Print the full listing exactly.

**** Dataset excerpt

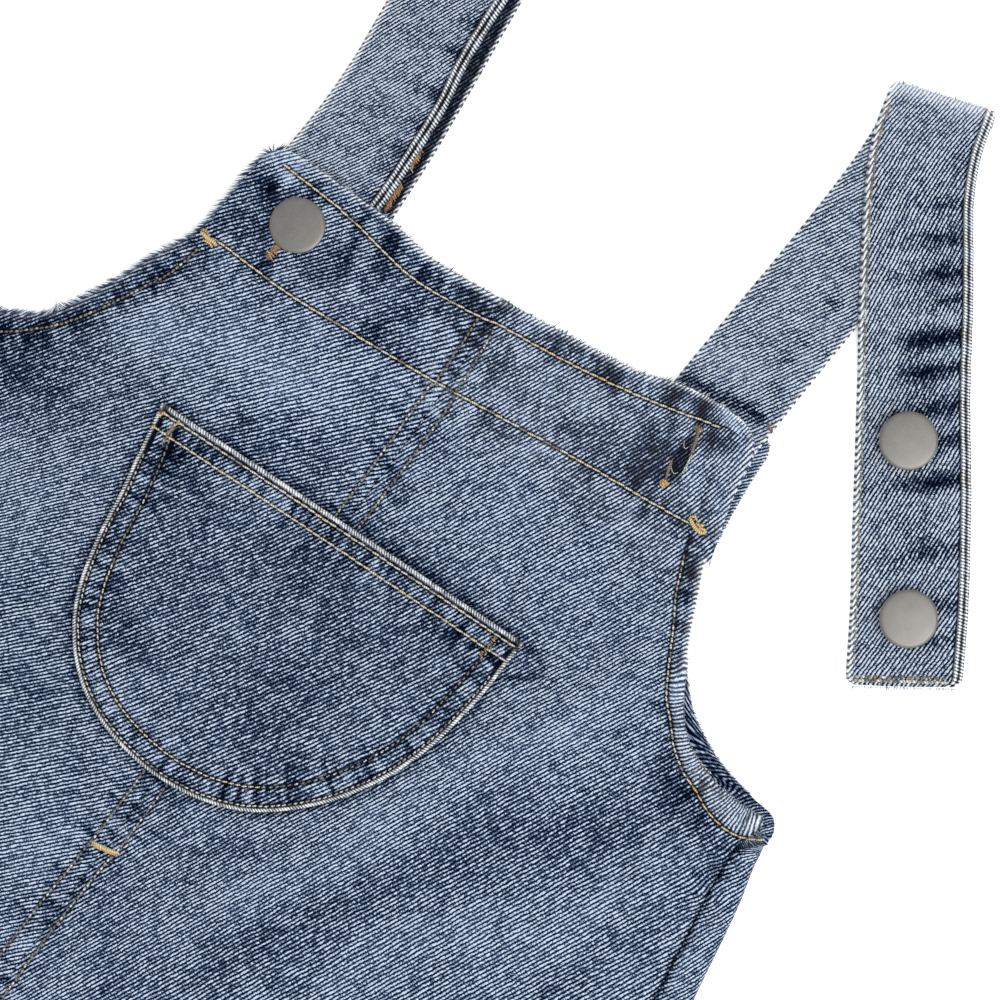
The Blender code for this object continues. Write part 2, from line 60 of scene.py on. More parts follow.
# ---------------------------------------------------------------- driving sizes
CLOTH = 1.0
DOUBLED = 2.0 * CLOTH
GAP = 0.3
FRONT_REST = 2.0 * CLOTH + GAP          # height of a front's face, lying on its back
BIB_CORNERS = {-1: 7.0, 1: 9.0}         # radius at each side
BACK_CORNER_RIGHT = 5.0
BUTTON_DIAMETER = 17.0
SIDE_FOLD_HEIGHT = 4.5      # of the right back, where it wraps round to the front
CENTRE_X = 1.93             # the row frame's origin, in the lay frame
ORIGIN_Y = -295.41
SIDES = {-1: "left", 1: "right"}
NOISE_SIZE = 64
NOISE = np.random.default_rng(11).uniform(-1.0, 1.0, (8, NOISE_SIZE, NOISE_SIZE))

TWILL_ANGLE = 59.5          # of the weave's slanting lines, from the weft
GRAIN_TILTS = {-1: -11.0, 1: 6.0}       # how far each front's grain leans from the middle seam
TWILL_PITCHES = {
    # side: places across the lines, and the distance between two lines there
    -1: [(-420.0, 1.08), (-112.0, 1.06), (-62.0, 1.02), (-30.0, 1.08), (0.0, 1.07), (16.0, 1.07),
         (45.0, 1.06)],
    1: [(-560.0, 1.12), (-170.0, 1.15), (-136.0, 1.14), (-119.0, 1.08), (-108.0, 1.01),
        (-89.0, 1.03), (-64.0, 1.08), (-33.0, 1.05), (40.0, 1.05)],
}
PLAIN_PITCH = 1.04          # between lines, on the backs
BEAD_PITCH = 0.95           # between the beads of a strap's selvedge
RIM_PITCH = 0.86            # between the dashes along the pocket's rim
STRIP_PITCH = 0.88          # between lines, on the strip beyond the right armhole
POCKET_PITCH = 1.10
KNOT_LENGTH = 1.35          # one dash of a slanting line
PUCKER_SIZE = 2.6           # a pucker beside a seam
PUCKER_REACH = 8.0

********

The answer —
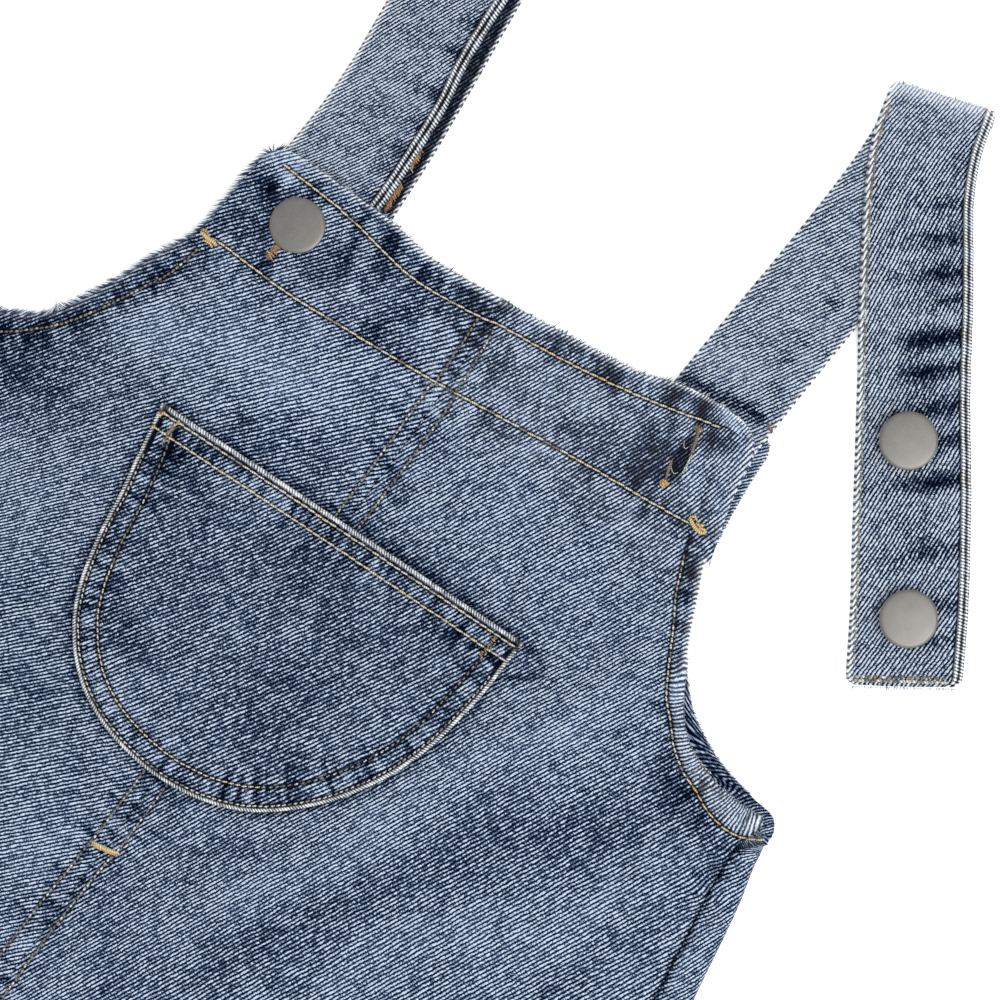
The Blender code for this object continues. Write part 2, from line 60 of scene.py on. More parts follow.
# ---------------------------------------------------------------- driving sizes
CLOTH = 1.0
DOUBLED = 2.0 * CLOTH
GAP = 0.3
FRONT_REST = 2.0 * CLOTH + GAP          # height of a front's face, lying on its back
BIB_CORNERS = {-1: 7.0, 1: 9.0}         # radius at each side
BACK_CORNER_RIGHT = 5.0
BUTTON_DIAMETER = 17.0
SIDE_FOLD_HEIGHT = 4.5      # of the right back, where it wraps round to the front
CENTRE_X = 1.93             # the row frame's origin, in the lay frame
ORIGIN_Y = -295.41
SIDES = {-1: "left", 1: "right"}
NOISE_SIZE = 64
NOISE = np.random.default_rng(11).uniform(-1.0, 1.0, (8, NOISE_SIZE, NOISE_SIZE))

TWILL_ANGLE = 59.5          # of the weave's slanting lines, from the weft
GRAIN_TILTS = {-1: -11.0, 1: 6.0}       # how far each front's grain leans from the middle seam
TWILL_PITCHES = {
    # side: places across the lines, and the distance between two lines there
    -1: [(-420.0, 1.08), (-112.0, 1.06), (-62.0, 1.02), (-30.0, 1.08), (0.0, 1.07), (16.0, 1.07),
         (45.0, 1.06)],
    1: [(-560.0, 1.12), (-170.0, 1.15), (-136.0, 1.14), (-119.0, 1.08), (-108.0, 1.01),
        (-89.0, 1.03), (-64.0, 1.08), (-33.0, 1.05), (40.0, 1.05)],
}
PLAIN_PITCH = 1.04          # between lines, on the backs
BEAD_PITCH = 0.95           # between the beads of a strap's selvedge
RIM_PITCH = 0.86            # between the dashes along the pocket's rim
STRIP_PITCH = 0.88          # between lines, on the strip beyond the right armhole
POCKET_PITCH = 1.10
KNOT_LENGTH = 1.35          # one dash of a slanting line
PUCKER_SIZE = 2.6           # a pucker beside a seam
PUCKER_REACH = 8.0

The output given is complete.